====== Data excerpt ======
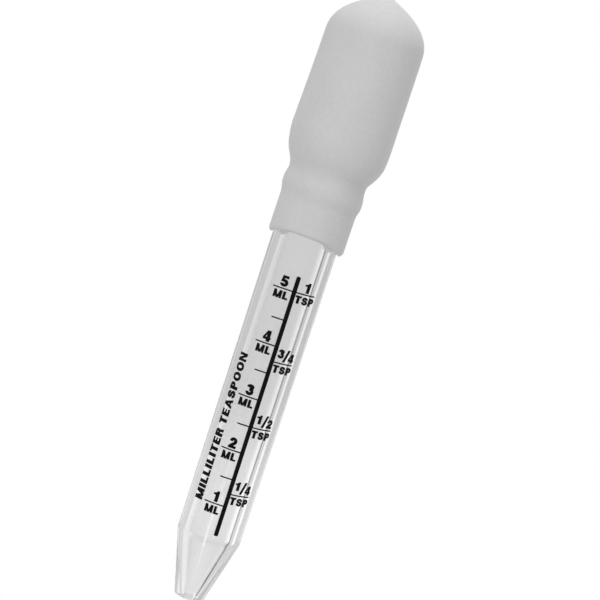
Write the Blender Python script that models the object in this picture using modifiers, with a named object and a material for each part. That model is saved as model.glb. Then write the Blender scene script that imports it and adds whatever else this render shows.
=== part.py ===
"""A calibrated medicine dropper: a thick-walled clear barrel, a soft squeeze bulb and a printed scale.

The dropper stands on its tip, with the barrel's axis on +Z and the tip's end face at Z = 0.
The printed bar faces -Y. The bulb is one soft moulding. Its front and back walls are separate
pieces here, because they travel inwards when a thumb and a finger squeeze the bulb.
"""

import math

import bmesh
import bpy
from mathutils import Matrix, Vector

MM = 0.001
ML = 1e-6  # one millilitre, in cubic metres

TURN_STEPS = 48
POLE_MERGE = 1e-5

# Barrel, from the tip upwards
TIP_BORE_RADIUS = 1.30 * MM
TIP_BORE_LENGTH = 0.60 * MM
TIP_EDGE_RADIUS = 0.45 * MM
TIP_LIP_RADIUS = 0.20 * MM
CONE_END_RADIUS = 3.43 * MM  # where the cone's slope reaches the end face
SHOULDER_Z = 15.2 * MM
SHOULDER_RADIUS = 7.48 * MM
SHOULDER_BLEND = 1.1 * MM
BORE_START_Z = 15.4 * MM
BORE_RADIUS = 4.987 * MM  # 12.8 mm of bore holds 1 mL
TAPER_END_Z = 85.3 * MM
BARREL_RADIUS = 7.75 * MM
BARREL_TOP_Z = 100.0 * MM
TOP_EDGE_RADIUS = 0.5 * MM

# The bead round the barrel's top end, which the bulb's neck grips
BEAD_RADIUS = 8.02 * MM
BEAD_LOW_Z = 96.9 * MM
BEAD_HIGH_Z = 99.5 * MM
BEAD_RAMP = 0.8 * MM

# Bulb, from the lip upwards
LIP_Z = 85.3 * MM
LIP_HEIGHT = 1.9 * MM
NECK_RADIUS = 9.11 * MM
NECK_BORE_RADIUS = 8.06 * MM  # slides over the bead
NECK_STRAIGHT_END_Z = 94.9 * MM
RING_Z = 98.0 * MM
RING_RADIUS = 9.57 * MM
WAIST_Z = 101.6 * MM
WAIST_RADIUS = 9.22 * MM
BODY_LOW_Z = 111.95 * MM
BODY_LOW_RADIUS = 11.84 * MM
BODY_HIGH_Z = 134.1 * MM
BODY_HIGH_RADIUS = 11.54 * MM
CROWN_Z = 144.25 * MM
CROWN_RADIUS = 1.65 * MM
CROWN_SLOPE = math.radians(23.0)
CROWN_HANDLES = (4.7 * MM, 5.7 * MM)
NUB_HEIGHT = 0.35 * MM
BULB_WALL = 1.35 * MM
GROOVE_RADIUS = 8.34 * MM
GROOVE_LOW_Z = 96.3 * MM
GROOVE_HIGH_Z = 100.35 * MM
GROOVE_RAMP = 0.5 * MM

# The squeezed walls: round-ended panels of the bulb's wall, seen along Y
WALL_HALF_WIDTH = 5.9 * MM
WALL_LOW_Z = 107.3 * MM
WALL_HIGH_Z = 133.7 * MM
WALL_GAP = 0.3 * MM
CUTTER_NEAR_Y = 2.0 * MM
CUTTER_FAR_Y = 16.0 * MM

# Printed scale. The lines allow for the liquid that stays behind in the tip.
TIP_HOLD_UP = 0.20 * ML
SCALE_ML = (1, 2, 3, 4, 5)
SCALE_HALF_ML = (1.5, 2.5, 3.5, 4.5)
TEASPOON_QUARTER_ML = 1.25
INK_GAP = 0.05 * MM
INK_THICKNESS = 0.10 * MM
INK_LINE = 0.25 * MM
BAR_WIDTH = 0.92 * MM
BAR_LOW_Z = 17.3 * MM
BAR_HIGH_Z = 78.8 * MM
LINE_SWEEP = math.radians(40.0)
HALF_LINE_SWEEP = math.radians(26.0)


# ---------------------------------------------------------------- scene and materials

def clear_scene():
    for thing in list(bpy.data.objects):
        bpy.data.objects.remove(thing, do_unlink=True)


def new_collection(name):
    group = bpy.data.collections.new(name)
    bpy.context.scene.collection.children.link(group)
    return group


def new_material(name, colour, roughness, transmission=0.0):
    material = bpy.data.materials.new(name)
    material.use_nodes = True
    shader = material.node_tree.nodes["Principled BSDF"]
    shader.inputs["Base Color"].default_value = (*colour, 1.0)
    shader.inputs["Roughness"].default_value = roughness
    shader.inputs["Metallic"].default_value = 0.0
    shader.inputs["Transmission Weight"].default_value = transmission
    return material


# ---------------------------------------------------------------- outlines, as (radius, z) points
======
**Task directions:** For the listing above, identify each line bearing "part".

**Correct answer:**
Write the Blender Python script that models the object in this picture using modifiers, with a named object and a material for each part. That model is saved as model.glb. Then write the Blender scene script that imports it and adds whatever else this render shows.
=== part.py ===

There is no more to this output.